Whether it is Hague or someone else, a new gaikokujin position player would replace six-year Hanshin veteran Matt Murton, who will not be returning to the team in 2016. The adjustment is always tough for first-year guys putting on the Osaka pinstripes because of the popularity of the club and the expectations of the fans who fill Koshien Stadium.

It is important for newbies to realize exactly what they are getting into. The majime, or serious-type, players with no sense of humor are the ones who are not going to make it. The loose, shake-it-off personalities are the ones with the best chance of success in the Hanshin uniform as well as those of other teams.

Murton fit right in because of his positive attitude. He learned some Japanese and was well-liked by Kansai fans who have expressed their admiration and appreciation on social media for his efforts since he broke Ichiro Suzuki’s single-season Japanese baseball hit record his first year in 2010. He won the Central League batting title in 2014 and leaves the Tigers with a six-year batting average of .310.

In recent years, Hanshin players such as Mike Kinkade in 2004 and Kevin Mench in 2009 did not make the adjustment and played less than a year in Japan.

Outfielder Kinkade was a teammate of George Arias, a third baseman playing his fifth season in this country; his third with the Tigers after two years with the Orix BlueWave. During batting practice prior to an exhibition game with the Tampa Bay Devil Rays (in Tokyo to open the ’04 major league season against the New York Yankees), Arias could be seen smiling, waving to the Tigers fans and engaging in small talk with the Japanese and foreign media.

Kinkade, on the other hand, seemed tight and did not observe and copy Arias’ gestures. He was quiet, kept to himself and seemed to be wondering what the heck he was doing here. He wound up playing only 26 games, hitting .233 with three home runs.

Mench, during the ’09 spring exhibition season, told his interpreter he wanted whatever he said during the season to be translated exactly as he said it, even if he was telling his own manager where to go. That would never happen in Japan, as both the interpreter and the player would be fired on the spot for showing such a lack of respect. Mench played 15 games, hitting .148 with no home runs.

Tigers players who had success also had some quirky habits while displaying a smiling face and a friendly demeanor. Australian relief pitcher Jeff Williams befriended a Japanese beat writer whose bald head Williams would rub for good luck prior to each game.
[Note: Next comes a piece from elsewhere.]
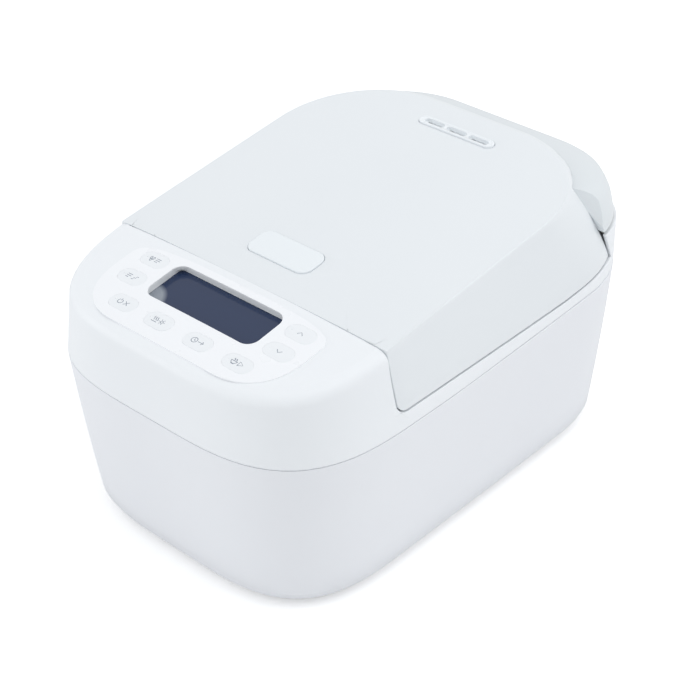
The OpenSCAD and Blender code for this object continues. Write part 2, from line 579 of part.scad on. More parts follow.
// the lid, less the part that the hinge cover takes
module lid_region() difference() {
    children();
    behind(0, cover_top + 0.3);
}
module lid_shell() color("whitesmoke") difference() {
    union() {
        lid_region() difference() {
            intersection() { lid_form(0, 0); lid_profile(0); }
            intersection() { lid_form(case_wall, 6); lid_profile(case_wall); }
        }
        intersection() {
            lid_form(1, 0);
            for (p = boss_at) translate([p.x, y_lid + p.y, lid_base_top + 0.1])
                cylinder(r = 4, h = 90, $fn = 24);
        }
    }
    for (p = boss_at) translate([p.x, y_lid + p.y, deck_z]) cylinder(r = 1.8, h = 18, $fn = 24);
    on_lid(1, button_y, -12) plate(button_w + 0.8, button_l + 0.8, 8.4, 24);
    on_lid(vent_x, vent_y, -12) slot(cap_w + 0.6, cap_l + 0.6, 24);
    translate([0, y_lid, hook_z + 1]) cube([hook_w + 2, 20, 13], center = true);
    // ribs' notches under the front edge
    for (s = [-1, 1], k = [1:3]) translate([s * (24 + 26 * k), y_lid + 9, deck_z - 1])
        hull() for (u = [-1, 1]) translate([6 * u, 0, 0]) cylinder(r = 1.6, h = 3, $fn = 16);
}
function cover_ring(q, o) = bowed(outline(body_w / 2 - q[1] - o, y_lid + 150,
    y_rear + rear_out - q[2] - o, 20, q[3] - o, q[3] - o, 2, 2));
module cover_form(o, low) {
    c = [0, y_lid + 215];
    top = cover_ring(cover_levels[7], o);
    loft(concat(low > 0 ? [at_z(cover_ring(cover_levels[0], o),
            function (p) waist_h + 46 - low)] : [],
        [for (q = cover_levels) at_z(cover_ring(q, o), function (p) waist_h + q[0] - o)],
        [for (k = [0.8, 0.5]) at_z(shrink(top, c, k),
            function (p) waist_h + 82 - o + (cover_top - 82) * (k > 0.7 ? 0.6 : 1))]),
        [c.x, c.y, waist_h + 46 - low], [c.x, c.y, waist_h + cover_top - o]);
}
module hinge_cover() color("gainsboro") intersection() {
    difference() {
        cover_form(0, 0);
        cover_form(case_wall, 6);
        for (k = [-4:4]) translate([14 * k, y_rear, waist_h + 46]) hull() for (u = [-1, 1])
            translate([2 * u, 0, -1]) cylinder(r = 1, h = 1.8, $fn = 12);
    }
    difference() {
        behind(seat, cover_top + 20);
        // room for the steam box under the lid's top
        translate([vent_x - cap_w / 2 - 5, 0, 0]) cube([cap_w + 10, stem_y - 8, 400]);
    }
}
module lid_base() color("lightgray") difference() {
    union() {
        translate([0, 0, lid_low]) linear_extrude(lid_base_t) polygon(outline(
            body_w / 2 - lean * band_h - case_wall - 1.6, y_lid + 6.6, stem_y - 10, 5, 60, 60,
            2, 2.6));
        for (s = [-1, 1]) side_plate(s * (hook_w / 2 + 4), 4, [[hook_y - 5, lid_base_top - 1],
            [hook_y + 5, lid_base_top - 1], [hook_y + 4, pivot_z + 4],
            [hook_y - 4, pivot_z + 4]]);
    }
    translate([0, hook_y, pivot_z]) rotate([0, 90, 0]) cylinder(r = 1.5, h = 60, center = true);
    for (p = boss_at) translate([p.x, y_lid + p.y, 0]) cylinder(r = 1.7, h = 400);
    translate([vent_x, duct_y, lid_low - 1]) cylinder(r = 6.5, h = 6);
}
module lid_screws() color("silver") for (p = boss_at)
    translate([p.x, y_lid + p.y, lid_low - 1.6]) {
        cylinder(r = 3.2, h = 1.6);
        cylinder(r = 1.6, h = 1.6 + lid_base_t + 7);
    }
module lid_heater() color("silver") at_pot(lid_base_top) tube(60, 16, 1.2);
module lid_sensor() color("ivory") at_pot(lid_base_top) cylinder(r = 7, h = 6);
module pot_gasket() color("lightgray") at_pot() rotate_extrude($fn = 96) {
    translate([pot_out - 5.5, rim_z + seat]) square([rim_w + 1.5, 1.6]);
    translate([pot_out - 5, rim_z + seat + 1.5]) square([6.5, lid_low - rim_z - seat - 1.5]);
}
module inner_lid() color("silver") at_pot(lid_low - 1.3) difference() {
    cylinder(r = pot_out - 5.2, h = 1.2);
    translate([vent_x, duct_y - pot_y, -1]) cylinder(r = 5, h = 4);
}

// ---- steam vent -------------------------------------------------------------------------------
duct_y = stem_y - 25.6;
module steam_box() color("gainsboro") difference() {
    union() {
        on_lid(vent_x, vent_y, -27) translate([-cap_w / 2 - 4, -34, 0])
            cube([cap_w + 8, 43, 24]);
        translate([vent_x, duct_y, lid_base_top])
            cylinder(r = 9, h = lid_z([vent_x, duct_y]) - 23.3 - lid_base_top);
    }
    on_lid(vent_x, vent_y, -25) translate([-cap_w / 2 - 2.2, -32.2, 0])
        cube([cap_w + 4.4, 39.4, 30]);
    translate([vent_x, duct_y, lid_base_top - 1]) cylinder(r = 6.5, h = 60);
}
module steam_cap() color("whitesmoke") on_lid(vent_x, vent_y) difference() {
    translate([0, 0, -24.6]) bar(cap_w, cap_l, 24.6 + cap_up);
    translate([0, 0, -26]) bar(cap_w - 3, cap_l - 3, 25);
    translate([0, 0, 0.4]) bar(cap_w - 3.2, cap_l - 3.2, 5);
    for (s = [-1, 0, 1]) translate([s * 21.8, 0, -3]) bar(15, 3.4, 10);
    for (s = [-1, 1]) translate([s * 18, -5, -20]) cube([14, 10, 8], center = true);
}

// ---- lid button and latch ---------------------------------------------------------------------
hook_z = waist_h + 35.5;
hook_y = y_lid + 15.2;
pivot_z = waist_h + 26;
lever_z = waist_h + 50;
lever_y = y_lid + button_y;
module latch_catch() color("silver") intersection() {
    difference() {
        translate([0, y_lid, catch_z]) cube([hook_w + 16, 12, 16], center = true);
        translate([0, y_lid - 1.5, catch_z]) cube([hook_w + 4, 5, 9], center = true);
        swing(frame_face);
    }
    translate([-100, y_lid - 4.5, 0]) cube([200, 30, 400]);
}
module latch_pin() color("silver") translate([0, hook_y, pivot_z]) rotate([0, 90, 0])
    cylinder(r = 1.5, h = hook_w + 14, center = true);
module latch_hook() color("silver") difference() {
    union() {
        side_plate(0, hook_w, [[y_lid + 1.2, hook_z - 3.5], [hook_y - 3, hook_z - 3.5],
            [hook_y - 3, pivot_z], [hook_y + 3, pivot_z], [hook_y + 4, hook_z],
            [lever_y - 5, lever_z - 5], [lever_y + 5, lever_z - 5], [lever_y + 5, lever_z],
            [lever_y - 8, lever_z], [hook_y, hook_z + 5], [hook_y - 3, hook_z + 3.5],
            [y_lid + 1.2, hook_z + 3.5]]);
        translate([-hook_w / 2, hook_y, pivot_z]) rotate([0, 90, 0])
            cylinder(r = 4, h = hook_w);
    }
    translate([0, hook_y, pivot_z]) rotate([0, 90, 0]) cylinder(r = 1.55, h = 60, center = true);
}
stem_top = -6;
module lid_button() color("white") on_lid(1, button_y) {
    translate([0, 0, stem_top]) block(button_w, button_l, 8, 0.6 - stem_top);
    translate([0, 0, stem_low]) cylinder(r = 4, h = stem_top - stem_low + e);
}
stem_low = lever_z + 0.8 - lid_z([1, y_lid + button_y]);
guide_low = -13.5;
module button_guide() color("lightgray") on_lid(1, button_y) difference() {
    translate([0, 0, guide_low]) block(button_w + 7, button_l + 7, 10, -guide_low - 4.3);
    translate([0, 0, guide_low + 2]) block(button_w + 3, button_l + 3, 8, 20);
    translate([0, 0, guide_low - 1]) cylinder(r = 4.05, h = 20);
}
module button_spring() color("silver") on_lid(1, button_y) rotate_extrude() for (k = [0:3])
    translate([6, guide_low + 2 + 0.7 + k * (stem_top - guide_low - 3.4) / 3])
    circle(r = 0.6, $fn = 16);

lower_case();
upper_frame();
base_plate();
feet();
base_screws();
pot_well();
well_ring();
inner_pot();
coil_holder();
bottom_coil();
side_coil();
ferrite_bars();
sensor_holder();
pot_sensor();
sensor_spring();
power_board();
heat_sink();
capacitors();
fan_frame();
fan_rotor();
control_board();
display_module();
display_window();
panel_sheet();
key_left_rear();
key_left_front();
key_up();
key_down();
key_front_1();
key_front_2();
key_front_3();
key_start();
latch_catch();
power_inlet();
inlet_pins();
hinge_bracket();
hinge_pin();
hinge_springs();
lid_shell();
hinge_cover();
lid_base();
lid_heater();
lid_sensor();
inner_lid();
pot_gasket();
steam_box();
steam_cap();
lid_screws();
hinge_arms();
latch_pin();
latch_hook();
lid_button();
button_guide();
button_spring();
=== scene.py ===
# %% [markdown]
# A white induction rice cooker: a rounded case with a sloping key panel in front and a
# hinged lid behind it. The solids of the cooker come in as a fixed frame, in metres, with
# the front towards -Y and up along +Z. Everything added here sits on that frame.

# %% Load the frame
import math
import json
import bmesh
import bpy
from mathutils import Matrix, Vector

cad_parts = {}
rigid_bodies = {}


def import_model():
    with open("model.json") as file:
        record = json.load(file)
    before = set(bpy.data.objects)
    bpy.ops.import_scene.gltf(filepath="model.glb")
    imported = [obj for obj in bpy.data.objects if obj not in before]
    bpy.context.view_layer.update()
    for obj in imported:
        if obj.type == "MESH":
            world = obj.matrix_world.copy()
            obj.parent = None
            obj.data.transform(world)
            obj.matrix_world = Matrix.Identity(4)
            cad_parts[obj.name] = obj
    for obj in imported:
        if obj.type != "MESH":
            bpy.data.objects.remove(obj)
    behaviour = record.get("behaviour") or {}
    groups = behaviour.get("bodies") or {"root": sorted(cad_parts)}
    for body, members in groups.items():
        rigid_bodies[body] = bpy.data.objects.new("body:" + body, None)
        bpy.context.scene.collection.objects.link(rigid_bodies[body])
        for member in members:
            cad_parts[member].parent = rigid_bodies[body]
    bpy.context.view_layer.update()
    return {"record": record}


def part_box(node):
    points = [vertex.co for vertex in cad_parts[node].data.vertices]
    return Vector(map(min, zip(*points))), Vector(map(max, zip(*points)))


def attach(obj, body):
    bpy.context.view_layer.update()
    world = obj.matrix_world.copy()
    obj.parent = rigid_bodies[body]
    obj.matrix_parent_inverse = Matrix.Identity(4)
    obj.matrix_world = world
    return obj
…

Williams played seven years for Hanshin (2003-09) and sometimes gets invited back to play in old-timers games.

First baseman Craig Brazell played four seasons for the Tigers (2009-12), including a 47-home run year in 2010. With a happy-go-lucky attitude, his habit was to be the first one from Hanshin on the field at road games, especially when the team was playing the archrival Yomiuri Giants at Tokyo Dome.

He would be out there in shorts during the Giants batting practice, shooting the breeze, laughing and joking with then-Yomiuri manager Tatsunori Hara and the Giants coaches behind the batting cage.

Over the years, foreign players on other teams as well engaged in out-of-the-ordinary, fan-entertaining activities. Slugger Alex Ramirez was well known for his home run “performances” with team mascots during his days with the Tokyo Yakult Swallows and the Giants, 2001-12.

Brad “The Animal” Lesley, the 1986-87 Hankyu Braves reliever, used to grab an unsuspecting media member and playfully put him in a headlock to simulate pro wrestling.

During a rain delay in a game at Tokyo’s Jingu Stadium in 1986, Yakult players Leon Lee and Mark Brouhard donned the team mascots’ oversized bird heads and had the fans rolling with laughter as they took the field, simulated hitting home runs and slid belly-flopping across the wet canvas field covers.

Nippon Ham Fighters fun-loving outfielder Matt Winters (1990-94) cracked up the crowd when he put on a girl’s wig and grass skirt and joined a group of hula dancers in a pre-game performance on Hawaii night at Tokyo Dome.

Then there was Marc Kroon, six-year (2005-10) closer with the Yokohama BayStars and Giants, who signed as many as 500 autographs prior to games.

A new foreigner with Hanshin will need to adjust not only to the new country, language, food, strike zone, practice regimen and teammates, but also Koshien Stadium with its skin infield, the boisterous fans, the seventh-inning balloon launch, hero interview and the importance of the rivalry with the Giants.

Advice to all new foreign players in Japan: Stay loose, go with the flow, stop for a moment and chat with the media. (We don’t bite, but no headlocks, please.) Learn a little of the language, sign some autographs for the fans and adhere to the three-point philosophy that allowed Ramirez to enjoy a successful 13-year playing career in Japan.

It is: 1) Wakaranai. 2) Shi o ga nai. 3) Daijobu. That is, I don’t understand why we do this, but there is nothing I can do to change it, so it is OK. I will conform.

You don’t have to be a mascot head or a hula dancer; just keep a smile and a sense of humor.